If legal education (required by regulators in order - ostensibly - to protect consumers of legal services) is OWNED by providers of legal services - it is apparent that it is not consumers' interests, but interests of providers that would be dictated and met by such legal education, and interests of a provider of services and of a consumer of such services may be vastly different, especially in terms of scope and price of services.

A provider has an interest to provide
  1. the narrowest scope of service,
  2. with the least innovation,
  3. at the highest price possible.

A consumer has the opposite interest on all three points above.
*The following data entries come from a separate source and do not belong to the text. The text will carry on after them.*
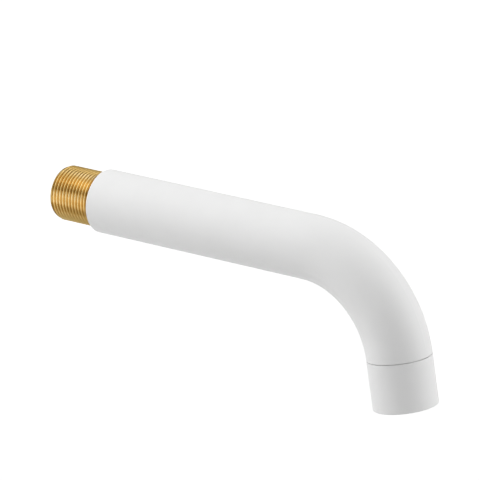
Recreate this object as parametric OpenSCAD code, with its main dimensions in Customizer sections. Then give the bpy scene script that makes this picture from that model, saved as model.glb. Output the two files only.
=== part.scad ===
// Wall spout: a bent tube with a male thread at the wall end and a screwed-on outlet sleeve.
// Units are millimetres. The origin is the centre of the tube's wall-end face.
// The wall is at +Y, the spout reaches towards -Y, and +Z is up.

/* [Tube] */
// Outside diameter of the tube and of the outlet sleeve
tube_d = 30.4; // [29.6:0.2:34]
// Wall thickness of the tube
tube_wall = 2.0; // [1.8:0.1:2.2]
// Straight run from the wall-end face to the start of the bend
straight_len = 118.3; // [80:0.1:200]
// Radius of the bend, measured at the tube's centre line
bend_radius = 50.8; // [44:0.2:80]
// Angle of the bend from level towards straight down
bend_angle = 80.3; // [60:0.1:90]
// Rounding of the tube's outer edge at the wall end
end_round = 0.9; // [0.2:0.1:1.2]

/* [Inlet nipple] */
// Major diameter of the male pipe thread
thread_d = 26.2; // [25.4:0.001:26.5]
// Thread pitch, fourteen turns to the inch
thread_pitch = 1.8143; // [1.4:0.0001:2.2]
// Thread depth from crest to root
thread_depth = 1.162; // [0.8:0.001:1.2]
// Length of the thread beyond the tube's end face, lead chamfer included
thread_len = 23.2; // [19:0.1:26]
// Plain full-diameter land between the end face and the first groove
runout_len = 1.2; // [1:0.1:1.6]
// Depth of the lead chamfer, measured inwards from the crests
lead_depth = 0.9; // [0.8:0.05:1.6]
// Length of the lead chamfer along the axis
lead_len = 2.0; // [0.8:0.1:3]
// Diameter of the waterway through the nipple
inlet_bore_d = 19.2; // [16:0.1:20]
// Chamfer at both ends of that waterway
inlet_bore_chamfer = 0.8; // [0.4:0.1:1]
// Length of the plain plug that sits inside the tube
plug_len = 12; // [8:0.5:20]

/* [Sockets] */
// Wall left around the sockets that take the nipple and the bush
socket_wall = 1.5; // [1.3:0.05:1.5]
// Depth of the socket for the bush at the outlet end
bush_socket_len = 5; // [4:0.1:6]
// Radial gap of the brazed joints
braze_gap = 0.05; // [0.02:0.01:0.08]

/* [Outlet sleeve] */
// Length of the straight outlet part, from the tube's end to the rim
outlet_len = 23.4; // [22.5:0.1:28]
// Width of the fine groove between the tube and the sleeve
seam_gap = 0.4; // [0.3:0.05:0.6]
// Depth of that groove
seam_depth = 0.8; // [0.6:0.05:0.9]
// Wall of the sleeve around the screwed joint
sleeve_wall = 1.8; // [1.8:0.05:2]
// Radial gap of the screwed joint
screw_gap = 0.1; // [0.05:0.01:0.15]
// Rounding of the rim's outer edge
rim_round = 0.4; // [0.2:0.1:0.8]
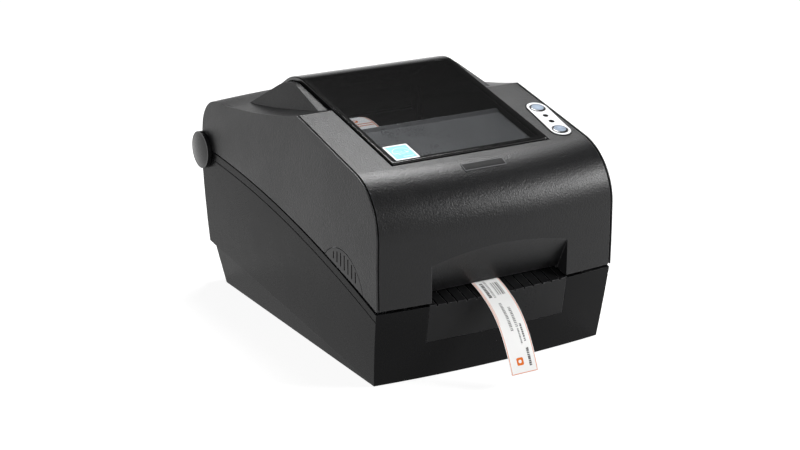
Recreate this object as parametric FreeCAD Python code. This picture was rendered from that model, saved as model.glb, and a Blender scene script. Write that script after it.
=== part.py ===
# Desktop thermal label printer: a clamshell housing whose top cover swings up on two hinge
# caps at the rear corners, over a bay that holds a label roll between sliding media guides.
#
# Millimetres.  +X is the printer's left-to-right seen from the front, +Y runs from the front
# to the back, +Z is up.  The shapes are drawn with y = 0 near the front face and z = 0 on the
# desk, and save() moves them back so that the origin is the centre of the whole footprint.
import FreeCAD
import Part
import math
import os
from FreeCAD import Vector

os.makedirs("parts", exist_ok=True)

# ---------------------------------------------------------------- driving dimensions
HALF_WIDTH = 107.0          # at the widest level of the barrel-shaped sides
SIDE_RADIUS = 1080.0        # curvature of both sides, seen from the front
SIDE_LEVEL = 92.0           # height of the widest level
WALL = 2.5                  # moulded wall thickness
CROWN = 6.3                 # how far the middle of the front stands ahead of its corners
FRONT_Y = -5.0              # front face of the cover on the centre line
SHOULDER_R = 47.0           # front shoulder between the front face and the deck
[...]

Of course, the law professor suggesting ownership of law schools by law firms argues actually that ownership by law firms (whose interest is to provide, once again,

  1. the narrowest scope of service,
  2. with the least innovation,
  3. at the highest price possible -

To a point, I am glad that such a proposal was made - and, by a law professor, too, because it simply makes the current status quo of law schools, already heavily sponsored by law firms (which is as good as owned by them) more apparent.

It is very clear that having foxes guard chicken coops is not going to work - it will create problems, not resolve them.

In the U.S., heavy regulation of the market of legal services has already caused, and ever expands the "justice gap", where the majority of Americans cannot afford a lawyer, while not being able to hire who they want (like any individual they trust, on a power of attorney), to represent them in court or draft a legal document for them.

As I wrote before, such regulation by legal profession to allegedly protect the consumer of legal services makes no sense in the first place because of the concept of presumption of knowledge of the law BY ALL people in the U.S.

It does not make sense for the government:

  • to presume that all people know all the law  - in order to put them in jail; but
  • to presume that the same people do not know the law - for purposes of hiring their own legal representatives, including for the defense in the same criminal actions where their knowledge of the law is presumed for purposes of criminal liability.


As the saying goes, desperate people do desperate things, but in this particular situation, the desperate thing suggested - to sell law schools out to law firms - strips the fig leaf of alleged consumer protection as the justification of why law school education in a certain way is even required for legal representatives of consumers, overriding consumers' free choice of their own providers to protect themselves the way they want it.